The plaintiffs also introduced a survey showing that, out of 80 automobiles of a similar size and model year to the Mazda, all but three had designs in which the fuel tanks were located in front of the rear axle and the mufflers located behind it, not adjacent to one another. The other three models were the Ford Focus, produced on the same line as the Mazda 3, one configuration of the Mazda 3 produced for California, and the Mazda 3 in question.

Wallingford also testified that his defective-design conclusion relied primarily on Ford documents written by a senior fuel-systems specialist for Ford, which stated that “[a]ny component that impinge[s] should have smooth, rounded surfaces next to the [fuel] tank.” The documetns also stated that engineers should “[e]nsure that trim edges and flanges do not project in the direction of the fuel system components, both before and after crash tests” and that any “[s]hields should be steel and have a material hardness which exceeds that of adjacent components.”

According to Wallingford, the Ford documents, obtained through discovery, were intended to make Ford and Ford-related vehicles (including the Mazda) safer.
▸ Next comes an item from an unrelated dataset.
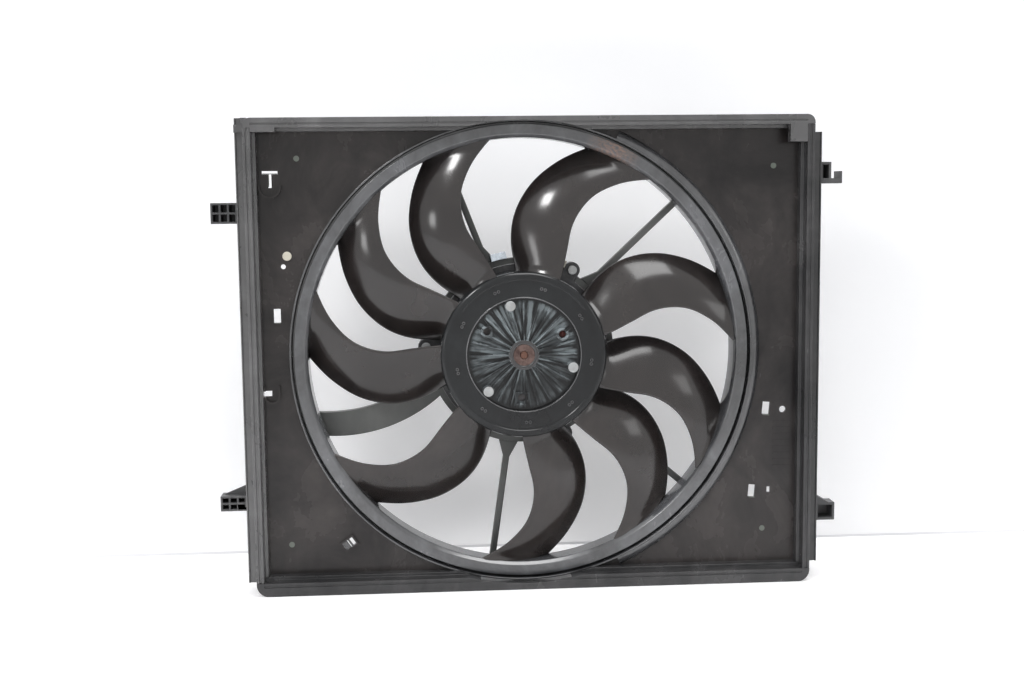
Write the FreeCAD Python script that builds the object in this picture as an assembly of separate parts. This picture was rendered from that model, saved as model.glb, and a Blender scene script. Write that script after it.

Mazda objected to Wallingford's testimony before, during and after the trial. Before trial, Mazda filed a motion in limine contending that Wallingford's testimony should be considered “scientific testimony” under Alabama's Rules of Evidence, Rule 702(b), and as his testimony did not meet the rule's requirements, it should be precluded.

Mazda did not argue that Wallingford's testimony should have been subject to the requirements of Rule 702(b) because it was, as the rule says, “testimony based on a scientific theory, principle, methodology, or procedure.” Instead, Mazda argued that because “Wallingford repeatedly represented his own opinion to be ‘scientific'”, Rule 702(b) should apply. Otherwise, an expert could “claim[] the mantle of science, even though he hasn't satified the heightened Rule 702(b) requirements.” Such scientific claims would purportedly cause jury confusion and ‘bump' the importance of the testimony. The objecting party would suffer unfair prejudice.
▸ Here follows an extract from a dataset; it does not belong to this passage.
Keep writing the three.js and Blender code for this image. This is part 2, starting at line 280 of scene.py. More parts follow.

The trial court denied the motion, stating that “the Daubert provisions of Rule 702(b) are inapplicable as Wallingford's opinions and testimony do not involve scientific evidence.”
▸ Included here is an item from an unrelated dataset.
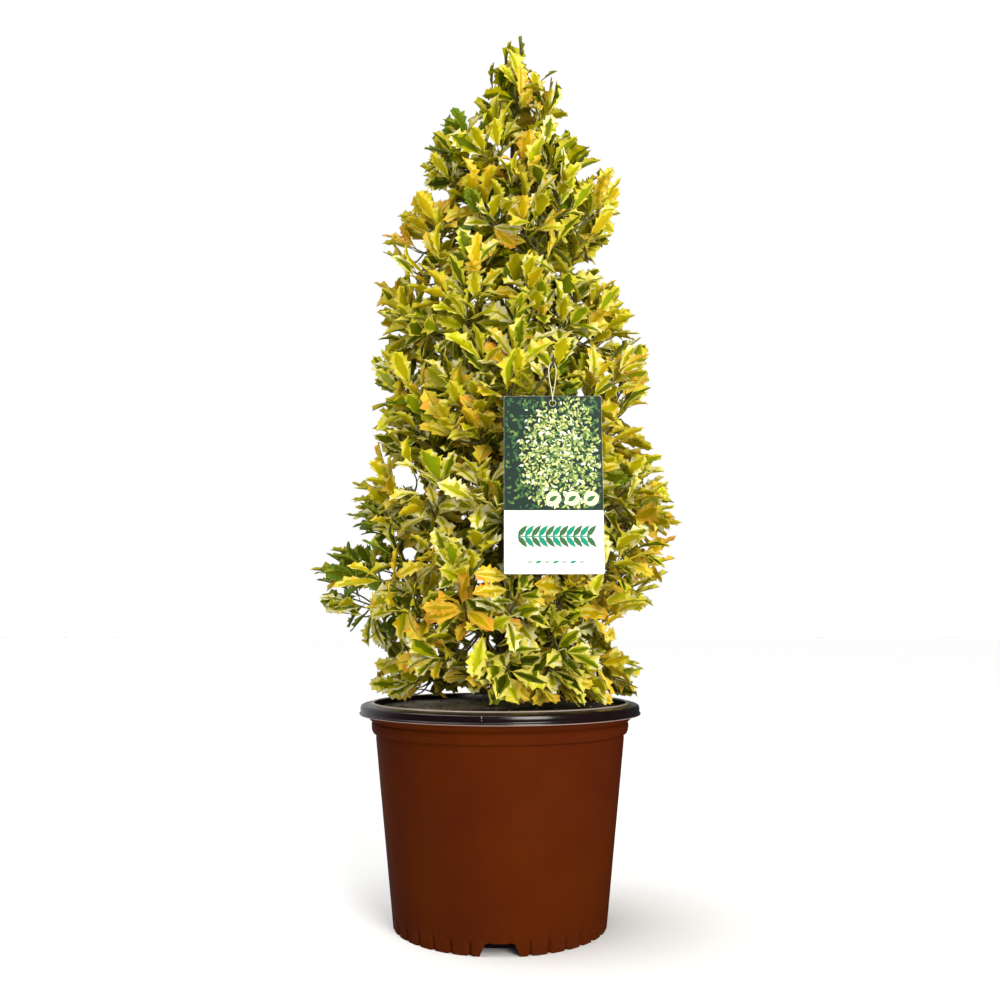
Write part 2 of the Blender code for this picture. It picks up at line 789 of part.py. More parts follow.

After Wallingford testified at trial, Mazda filed a renewed motion to strike his testimony on the same grounds. The trial court denied Mazda's motion, concluding that Wallingford “didn't testify to any type of scientific principles. He just made observations based upon his forty years of experience and his knowledge of the automotive industry and his observations of data that he had been given by others.”

Mazda appealed the trial court's decision, contending, among other things, that it erred in refusing to exclude Wallingford's testimony because of he couched it as “scientific.”

The State Supreme Court noted that some authorities support Mazda's position, and an amicus curiae brief filed by Professor Terrence W. McCarthy (co-author of Gamble's Alabama Rules of Evidence) did so as well, with both Mazda and McCarthy relying heavily on Michigan Millers Mutual Insurance Corp. v. Benfield, 140 F.3d 915 (11th Cir. 1998).

The Court, however, noted significant differences between Benfield and this case. In Benfield, the plaintiff argued that the testimony of his expert witness was scientific, but in this case, when Mazda's counsel attempted to label Wallingford's conclusions as “science” during Wallingford's deposition, McLemores' counsel objected to the use of the word.

The Court continued that Wallingford “never claimed in his testimony that he was a scientist or that his conclusions were based upon a particular scientific theory or principle.” While Wallingford did use the word “scientific” four times in his testimony, three of those times he referred to having used the “scientific method” in describing his use of failure analysis to determine the cause of the fire. In the fourth instance, Wallingford used the term “scientific evidence” to refer to accident-scene photographs.

Further, the Court found that Wallingford's testimony was “based on his specialized knowledge of automotive technology and his experience with automotive-fuel fires, not on a scientific formula or theory.”

The State Supreme Court found that the trial court did not err when it refused to subject Wallingford's testimony to the scientific requirements of Rule 702(b), upholding the wrongful-death claims against Mazda based on the AEMLD, but not supporting punitive damages. The majority of the Court did find that the plaintiffs presented insufficient evidence to support the wantonness claim, although they found no reason for disturbing the jury's $3.9 million award.